Imagine a saddle-sore ’50s B-Western overlaid with down-and-dirty, “Deadwood”-style squalor, and you’re ready for the long, hard ride that is “The Far Side of Jericho.” Far too aggressively seamy (and ferociously foul-mouthed) to please diehard fans of traditional sagebrush sagas, this misfire offers nothing in the way of wit, innovation or even marquee allure to interest auds accustomed to edgier revisionist oaters. Recently showcased in a fleeting L.A. theatrical run, vet helmer Tim Hunter’s small-budget indie soon will be herded off to vidstore corrals and niche cable networks.
The plot contrived by scripters Rob Sullivan and James Crumley pivots on the feisty wives of three outlaw brothers. Well, actually, make that feisty widows; during the pic’s opening minutes, the outlaws are strung up by angry townspeople after an ill-fated bank robbery. The widows — straight-shooting Maxine (Suzanne Andrews), hard-drinking Claire (Judith Burnett) and sexy ex-prostie Bridget (Lissa Negrin) — don’t know where their husbands buried the loot from the final heist. But that doesn’t stop trigger-happy townspeople from paying an unwelcome visit to their ranch, so the squabbling sisters-in-law are forced to vamoose.
As they gallop across much of New Mexico, they’re pursued by a stern sheriff (Patrick Bergin), a corrupt banker (Lawrence Pressman), a demented preacher (James Gammon), a posse of heavy boozers and lousy shooters, maladroit Pinkertons, Indian tribesmen and, occasionally, the ghosts of their dearly departed husbands. But their journey doesn’t have a clearly defined destination until the women piece together a treasure map that may lead them — and their pursuers — to either Easy Street or Boot Hill.

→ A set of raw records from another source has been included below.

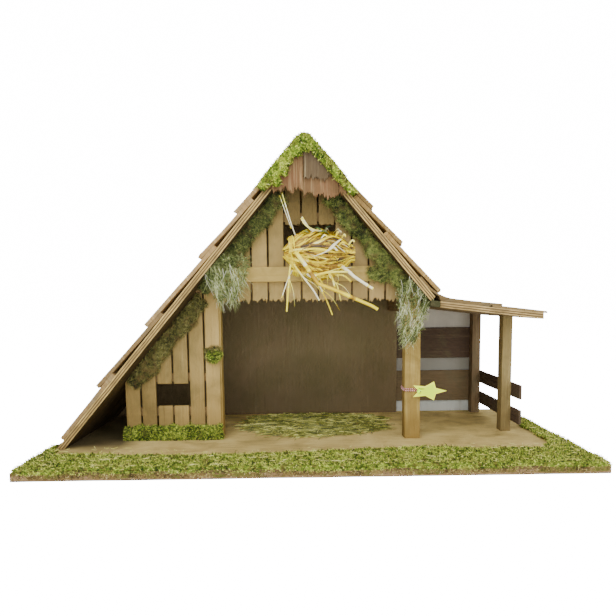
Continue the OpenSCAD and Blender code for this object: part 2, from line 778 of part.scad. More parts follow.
// Hay on the floor, as shares of the room's width and of its depth
hay_shares = [
  [0.1, 0.66], [0.16, 0.84], [0.32, 0.93], [0.5, 0.9], [0.66, 0.95], [0.84, 0.86], [0.97, 0.72],
  [0.93, 0.5], [0.95, 0.32], [0.82, 0.16], [0.66, 0.1], [0.5, 0.02], [0.34, 0.05], [0.22, 0.16],
  [0.12, 0.3], [0.06, 0.48]];
module floor_hay() {
  room_w = right_post_x0 - left_post_x1;
  room_d = wall_front - frame_y;
  color("#9a9a4e") translate([left_post_x1, frame_y, base_t]) linear_extrude(hay_h)
    polygon([for (p = hay_shares) [p[0] * room_w, p[1] * room_d]]);
}

// Solid through rings of points, with closed ends
module ring_solid(rings, sides) {
  n = len(rings) / sides;
  walls = [for (i = [0:n - 2], j = [0:sides - 1])
    let(p = i * sides + j, q = i * sides + (j + 1) % sides)
    each [[p, p + sides, q], [q, p + sides, q + sides]]];
  first = [for (j = [1:sides - 2]) [0, j, j + 1]];
  last = [for (j = [1:sides - 2]) [0, j + 1, j] + (n - 1) * sides * [1, 1, 1]];
  polyhedron(points = rings, faces = concat(walls, first, last));
}

// Sweeps a round section along a path. The reference direction is never along the path.
function unit(v) = v / norm(v);
function along(path, i) = unit(path[min(i + 1, len(path) - 1)] - path[max(i - 1, 0)]);
module swept(path, radii, sides, reference) {
  ring_solid([for (i = [0:len(path) - 1])
    let(t = along(path, i), a = unit(cross(reference, t)), b = cross(t, a))
    for (j = [0:sides - 1])
      path[i] + radii[i] * (cos(360 * j / sides) * a + sin(360 * j / sides) * b)], sides);
}

// Straw nest in front of the loft window, with its back against the gable's cross beam
nest_x = ridge_x + nest_l * 0.15;
nest_back = beam_y - soft_gap;
nest_y = nest_back - nest_d * 0.4;
nest_z = loft_z - nest_h * 0.13;
module nest_shape(grow) {
  rings = 14;
  sides = 20;
  ring_solid([for (i = [0:rings]) let(round = sin(15 + 150 * i / rings), across = cos(15 + 150 * i / rings))
    for (j = [0:sides - 1]) [
      nest_x - (nest_l / 2 + grow) * across / cos(15),
      min(nest_y + (nest_d * 0.6 + grow) * round * cos(360 * j / sides), nest_back + grow),
      nest_z + (nest_h / 2 + grow) * round * sin(360 * j / sides)]], sides);
}
module straw_nest() {
  color("#d8c066") nest_shape(0);
}

// Loose stalks that stick out of the nest. Each has its points in shares of the nest's length,
// depth and height from its middle, and its thickness as a share of the thickest.
stalk_shares = [
  [[[-0.28, -0.3, 0.12], [-0.25, -0.62, 0.02], [-0.16, -0.72, -0.24], [0.02, -0.68, -0.6],
    [0.28, -0.66, -0.8], [0.5, -0.64, -0.94], [0.76, -0.62, -1.1]], 1],
  [[[0.1, -0.3, -0.1], [0.28, -0.44, -0.3], [0.48, -0.46, -0.44], [0.8, -0.48, -0.72]], 0.8],
  [[[-0.1, -0.3, -0.2], [-0.02, -0.46, -0.5], [0.06, -0.48, -0.74], [0.15, -0.48, -1.02],
    [0.22, -0.46, -1.28]], 0.34],
  [[[-0.3, -0.25, 0], [-0.37, -0.4, -0.3], [-0.4, -0.42, -0.7], [-0.43, -0.4, -1.2]], 0.5],
  [[[-0.2, -0.2, -0.1], [-0.36, -0.3, -0.4], [-0.42, -0.36, -0.6], [-0.5, -0.38, -0.92]], 0.3],
  [[[0.1, -0.3, -0.2], [0.2, -0.42, -0.52], [0.29, -0.4, -0.68], [0.34, -0.38, -0.98]], 0.36],
  [[[-0.26, -0.15, 0.2], [-0.36, -0.16, 0.5], [-0.44, -0.16, 0.72], [-0.52, -0.14, 1.16]], 0.32],
  [[[0.02, -0.15, 0.2], [-0.06, -0.24, 0.44], [-0.12, -0.28, 0.58], [-0.22, -0.3, 0.78]], 0.55]];
module straw_stalks() {
  color("#e6d9a0") difference() {
    for (stalk = stalk_shares) {
      path = [for (p = stalk[0])
        [nest_x + p[0] * nest_l, nest_y + p[1] * nest_d, nest_z + p[2] * nest_h]];
      r = stalk[1] * straw_d / 2;
      swept(path, [for (i = [0:len(path) - 1]) r * (i == len(path) - 1 ? 0.7 : 1)], 6, [0, 1, 0]);
    }
    nest_shape(soft_gap);
  }
}

// Star, cut from thin board and drawn out sideways, with the hole for its cord
star_x = right_post_x1 + star_l * 0.23;
star_front = frame_y - 2 * cord_d - star_t;
star_inner_share = 0.5;
star_hole_share = 0.24;
hole_x = star_x - star_hole_share * star_l;
module star() {
  reach = star_l / (1 + cos(36));
  lift = star_h / (2 * cos(18));
  color("#edfb77") difference() {
    along_y(star_front, star_front + star_t) polygon([for (i = [0:9])
      let(r = i % 2 == 0 ? 1 : star_inner_share)
      [star_x + reach * r * cos(36 * i), star_z + lift * r * sin(36 * i)]]);
    translate([hole_x, star_front + star_t + overrun, star_z]) rotate([90, 0, 0])
      cylinder(d = 1.6 * cord_d, h = star_t + 2 * overrun, $fn = 24);
  }
}

// Red cord: knotted in front of the star, through its hole and twice round the post
cord_turns = 2;
cord_steps = 32;
cord_pitch = 2 * cord_d;
cord_squareness = 24;
cord_half = post_w / 2 + cord_d / 2 + soft_gap;
cord_mid = [(right_post_x0 + right_post_x1) / 2, frame_y + post_w / 2];
function cord_turn(i) =
  let(a = -55 - 360 * i / cord_steps,
    r = cord_half / pow(pow(abs(cos(a)), cord_squareness) + pow(abs(sin(a)), cord_squareness),
      1 / cord_squareness))
  [cord_mid[0] + r * cos(a), cord_mid[1] + r * sin(a), star_z + cord_pitch * i / cord_steps];
cord_lead = [
  [hole_x, star_front - 1.5 * cord_d, star_z], [hole_x, star_front, star_z],
  [hole_x, star_front + star_t, star_z]];
cord_path = concat(cord_lead, [for (i = [0:cord_turns * cord_steps]) cord_turn(i)]);
cord_gap = min([for (i = [0:len(cord_path) - 1], j = [i + cord_steps / 2:1:len(cord_path) - 1])
  norm(cord_path[i] - cord_path[j])]) - cord_d;
echo(str("Least gap of the red cord to itself: ", cord_gap, " mm"));
module star_cord() {
  color("#c1524f") swept(cord_path, [for (p = cord_path) cord_d / 2], 6, [0.1, 0.2, 1]);
}

base_board();
back_wall();
left_roof_panel();
right_roof_panel();
lean_to_roof_panel();
ridge_beam();
eaves_plate();
valley_strip();
left_shingles_1();
left_shingles_2();
left_shingles_3();
left_shingles_4();
left_shingles_5();
right_shingles_1();
right_shingles_2();
right_shingles_3();
lean_to_shingles();
valley_shingles();
left_post();
right_post();
gable_tie();
loft_batten();
gable_beam();
wall_slat_1();
wall_slat_2();
wall_slat_3();
wall_slat_4();
wall_slat_5();
wall_slat_6();
window_head_slats();
wall_battens();
gable_slats_left();
loft_slats();
gable_slats_right();
lean_to_front_post();
lean_to_rear_post();
upper_side_rail();
lower_side_rail();
upper_back_board();
lower_back_board();
lean_to_back_sheet();
hood_board_left();
hood_board_right();
hood_board_outer();
hood_board_over();
post_screws();
brads();
base_moss();
wall_foot_moss();
ridge_moss();
gable_moss_left();
gable_moss_right();
wall_moss();
lichen_left();
lichen_right();
floor_hay();
straw_nest();
straw_stalks();
star();
star_cord();
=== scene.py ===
import bpy
import bmesh
import json
import math
import random
from contextlib import contextmanager
from mathutils import Euler, Matrix, Vector, noise

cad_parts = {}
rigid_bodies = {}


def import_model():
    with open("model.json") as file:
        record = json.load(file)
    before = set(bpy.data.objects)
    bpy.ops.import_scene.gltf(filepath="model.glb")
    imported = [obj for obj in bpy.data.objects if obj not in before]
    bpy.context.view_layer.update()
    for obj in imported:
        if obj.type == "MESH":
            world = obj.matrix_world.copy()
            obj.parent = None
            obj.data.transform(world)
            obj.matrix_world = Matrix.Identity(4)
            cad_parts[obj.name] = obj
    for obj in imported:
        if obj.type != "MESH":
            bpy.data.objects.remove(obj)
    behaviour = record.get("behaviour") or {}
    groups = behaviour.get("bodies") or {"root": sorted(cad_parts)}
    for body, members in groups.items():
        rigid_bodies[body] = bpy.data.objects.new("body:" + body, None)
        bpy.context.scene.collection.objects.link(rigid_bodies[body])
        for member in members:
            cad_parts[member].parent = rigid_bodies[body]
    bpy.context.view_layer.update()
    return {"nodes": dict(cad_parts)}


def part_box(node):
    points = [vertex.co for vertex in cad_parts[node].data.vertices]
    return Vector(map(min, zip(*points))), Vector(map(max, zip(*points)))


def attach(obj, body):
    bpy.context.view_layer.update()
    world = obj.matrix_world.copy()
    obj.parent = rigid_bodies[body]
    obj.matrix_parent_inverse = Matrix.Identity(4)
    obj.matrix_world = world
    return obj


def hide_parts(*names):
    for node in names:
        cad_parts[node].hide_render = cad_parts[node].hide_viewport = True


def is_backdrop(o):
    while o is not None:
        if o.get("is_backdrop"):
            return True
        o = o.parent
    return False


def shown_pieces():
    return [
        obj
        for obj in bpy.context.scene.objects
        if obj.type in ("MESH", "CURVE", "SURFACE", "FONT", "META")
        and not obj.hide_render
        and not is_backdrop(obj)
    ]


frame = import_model()
nodes = frame["nodes"]
mm = 0.001
noise.seed_set(7)  # the same wear on every run
print("model loaded:", len(nodes), "nodes")

# Directions: upright, sideways, front to back, down the three roof slopes and out of the two steep ones
up = Vector((0, 0, 1))
side = Vector((1, 0, 0))
back = Vector((0, 1, 0))
steep, flat = math.radians(50), math.radians(6.9)
leftDown = Vector((-math.cos(steep), 0, -math.sin(steep)))
rightDown = Vector((math.cos(steep), 0, -math.sin(steep)))
leanDown = Vector((math.cos(flat), 0, -math.sin(flat)))
leftOut = Vector((-math.sin(steep), 0, math.cos(steep)))
rightOut = Vector((math.sin(steep), 0, math.cos(steep)))
ridge = Vector((-3.44, 0, 342)) * mm
ridgeX = ridge.x / mm

# Camera, light and floor

camera = {
    "spot": (-0.01232, -0.74309, 0.17360),
    "right": (0.99981, -0.01614, -0.01054),
    "up": (0.01219, 0.10593, 0.99430),
    "back": (-0.01494, -0.99424, 0.10611),
    "sensor": 36,
    "lens": 36 * 600 / 616,
    "shiftUp": 58.8 / 616,
}
studio = {
    "skyStrength": 0.52,
    "backdrop": 16.0,
    "lamps": [  # spot, size and power
        ((-0.8, -1.6, 1.8), 1.4, 45),
        ((1.3, -1.2, 1.3), 1.2, 16),
        ((0.0, -2.2, 0.45), 1.3, 27),
        ((0.1, 1.2, 1.9), 1.6, 9),
    ],
    "aim": (0, 0, 0.15),
    "floor": (0.93, 0.93, 0.92, 1),
    "floorSize": 8,
    "floorLevel": -0.4 * mm,
    "floorGlow": 15.5,
    "floorLight": 0.15,
}


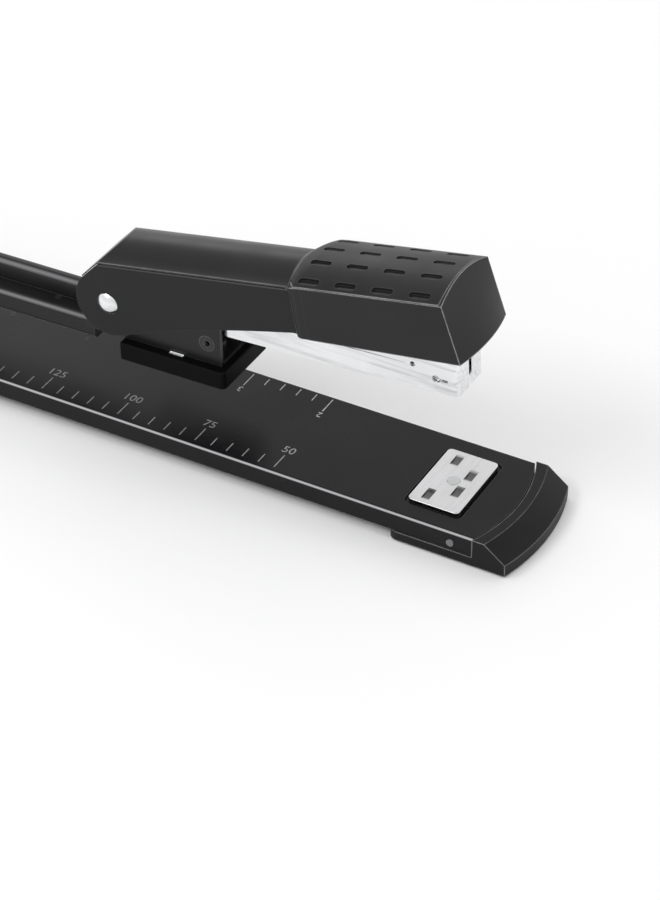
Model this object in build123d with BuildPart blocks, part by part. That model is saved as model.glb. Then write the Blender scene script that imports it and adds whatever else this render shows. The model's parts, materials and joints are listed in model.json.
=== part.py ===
"""Long-arm stapler: steel base with a turning anvil, a sprung arm, a staple magazine and a press handle.

Frame: origin under the middle of the base, +X towards the nose, +Z up, millimetres.
The arm, the magazine and the handle stand at their resting tilts, so each has a frame of its own:
(x, z, tilt) with local x forward along the piece and local z up from it.
"""
from build123d import *
import math
import os

os.makedirs("parts", exist_ok=True)

# ---- base
LENGTH = 384.0
BASE_HALF = 19.25
BASE_TOP = 9.0
SHEET = 1.0
FLANGE_FOOT = 3.4
PLATE_REAR = -183.0
SEAM_CENTRE_X = 135.0
SEAM_R = 48.0
SEAM_GAP = 0.3
CAP_HALF = 19.6
CAP_FLOOR = 0.5
NOSE_R = 65.5
NOSE_BEVEL_RUN = 6.0
NOSE_BEVEL_FOOT = 4.1
SKIRT_TOP = 3.3
SKIRT_REAR = 154.0
FOOT_R = 5.0
FRONT_FOOT_X = 177.4
FRONT_FOOT_Y = 11.0
REAR_FOOT_Y = 12.0
NOSE_RIVET_X = 172.7
REAR_RIVET_X = -172.0
RIVET_Z = 5.6
RIVET_R = 0.9
BOLT_R = 1.5
BOLT_PLACES = [(-158.0, 5.0), (-158.0, -5.0), (-176.0, 5.0), (-176.0, -5.0)]

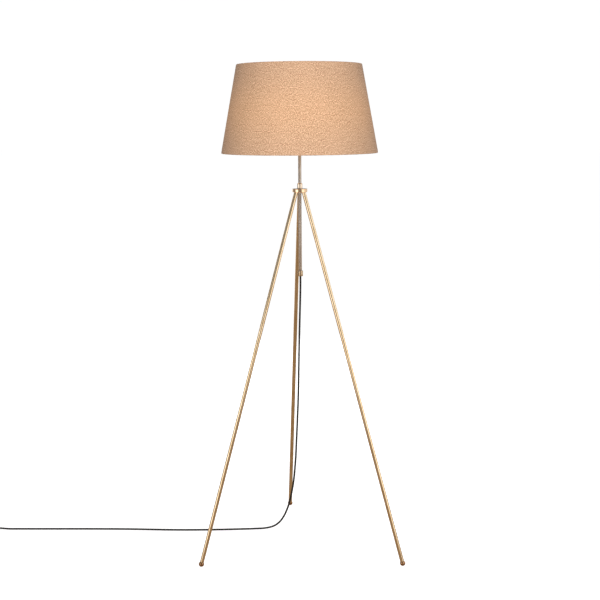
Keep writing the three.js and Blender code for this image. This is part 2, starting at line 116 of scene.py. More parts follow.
class Graph:
    """A material with short calls for the nodes it is made of. A value may be a number or a socket."""

    def __init__(self, name, **surface):
        self.material = bpy.data.materials.new(name)
        self.material.use_nodes = True
        self.tree = self.material.node_tree
        self.shader = self.tree.nodes["Principled BSDF"]
        self.surface(**surface)

    def feed(self, socket, value):
        if isinstance(value, bpy.types.NodeSocket):
            self.tree.links.new(value, socket)
        else:
            socket.default_value = value

    def set(self, node, values):
        for key, value in values.items():
            self.feed(node.inputs[key], value)

    def surface(self, **values):
        """Sets inputs of the shader, which are named with an underscore for each space."""
        self.set(self.shader, {key.replace("_", " "): value for key, value in values.items()})

    def place(self, stretch=(1, 1, 1), source="Object", turn=(0, 0, 0)):
        """Object coordinates in metres, or the UV map, turned and then stretched."""
        vector = self.tree.nodes.new("ShaderNodeTexCoord").outputs[source]
        for setting, value in (("Rotation", turn), ("Scale", stretch)):
            mapping = self.tree.nodes.new("ShaderNodeMapping")
            self.set(mapping, {"Vector": vector, setting: value})
            vector = mapping.outputs["Vector"]
        return vector

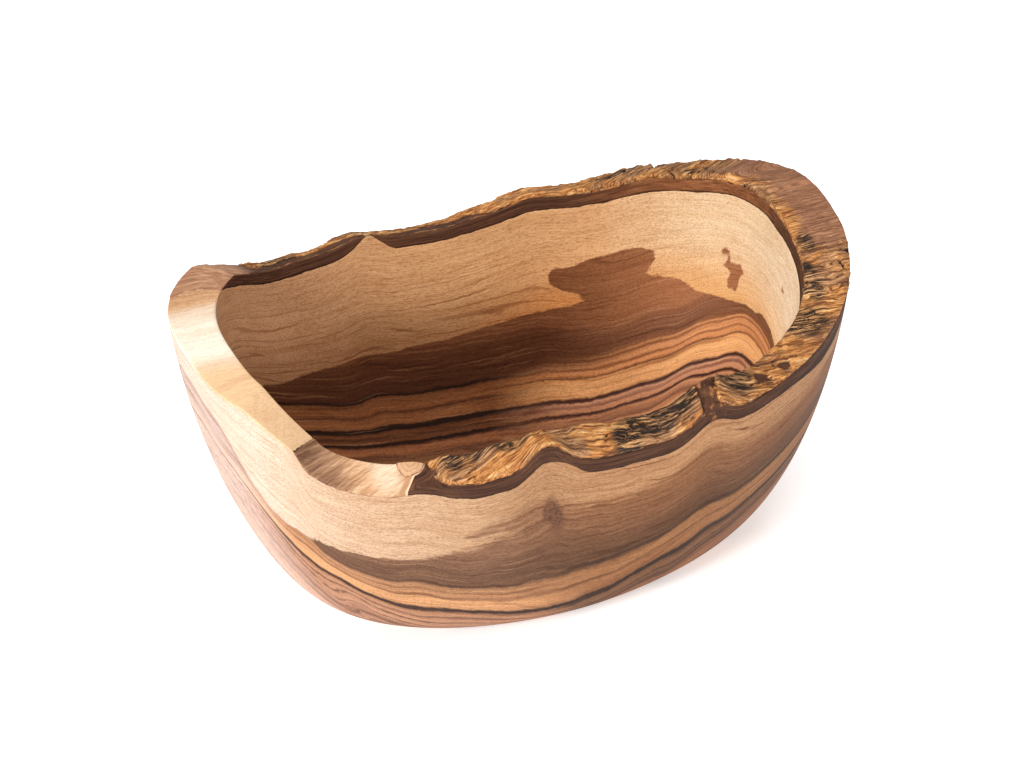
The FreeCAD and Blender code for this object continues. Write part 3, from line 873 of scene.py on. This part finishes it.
def wood_material():
    s = Shader("olive_wood")
    grain = s.attribute("grain", "Vector")
    ring, heart, along = s.attribute("ring"), s.attribute("heart"), s.attribute("along")
    far, knot = s.attribute("far"), s.attribute("knot")
    near = s.math("SUBTRACT", 1.0, far)
    depth = s.node("SeparateXYZ", grain).outputs[1]
    upward = s.upward()
    # lines that follow the rings: cuts through a noise drawn out along the log
    lines = s.node("CombineXYZ", along, ring, 0.0).outputs[0]
    wander = s.noise(lines, (0.10, 0.16, 1.0), 2.0)
    feather = s.times(near, s.step(along, -75.0, -110.0), s.step(ring, 40.0, 52.0))
    tremble = s.noise(lines, (0.34, 0.6, 1.0), 3.0, 0.6)
    shaken = s.add(ring, s.times(s.math("SUBTRACT", wander, 0.5), s.scaled(feather, 5.0, 1.5)))
    shaken = s.add(shaken, s.times(s.math("SUBTRACT", tremble, 0.5), s.scaled(feather, 4.0, 0.9)))
    thread = s.node("CombineXYZ", along, shaken, 0.0).outputs[0]
    broad = s.noise(thread, (0.012, 0.45, 1.0), 3.0)
    fine = s.noise(thread, (0.022, 1.1, 1.0), 3.0, 0.6)
    hair = s.noise(thread, (0.05, 3.2, 1.0), 2.0, 0.6)
    fibre = s.noise(grain, (0.30, 2.2, 2.2), 4.0, 0.7)
    pores = s.noise(grain, (0.9, 3.0, 3.0), 2.0, 0.7)
    mottle = s.noise(grain, (0.05, 0.2, 0.2), 3.0)
    drift = s.noise(thread, (0.012, 0.13, 1.0), 1.0)
    waves = s.math("SINE", s.add(s.times(shaken, 2.0), s.times(drift, 30.0)))
    contour = s.times(s.step(waves, 0.80, 0.98), s.step(s.noise(thread, (0.02, 0.5, 1.0), 1.0), 0.38, 0.58))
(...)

Bad enough to make “Bad Girls” look like “Stagecoach,” “The Far Side of Jericho” includes lethargic pacing, unexciting shootouts and unimpressive tech values, while performances range from awkwardly flat to over-the-top. Gammon provides welcome patches of comic relief with a performance that leads one to suspect that, between takes, he had to floss bits of scenery from his teeth.
But the three femme leads lack charisma, and Pressman must launch fusillades of F-bombs to give his unidimentional character any distinction. Bergin makes a suitably nasty impression as the sheriff, but his rendition of the closing-credits theme song (which he wrote) is either a joke that doesn’t come off, or something much worse.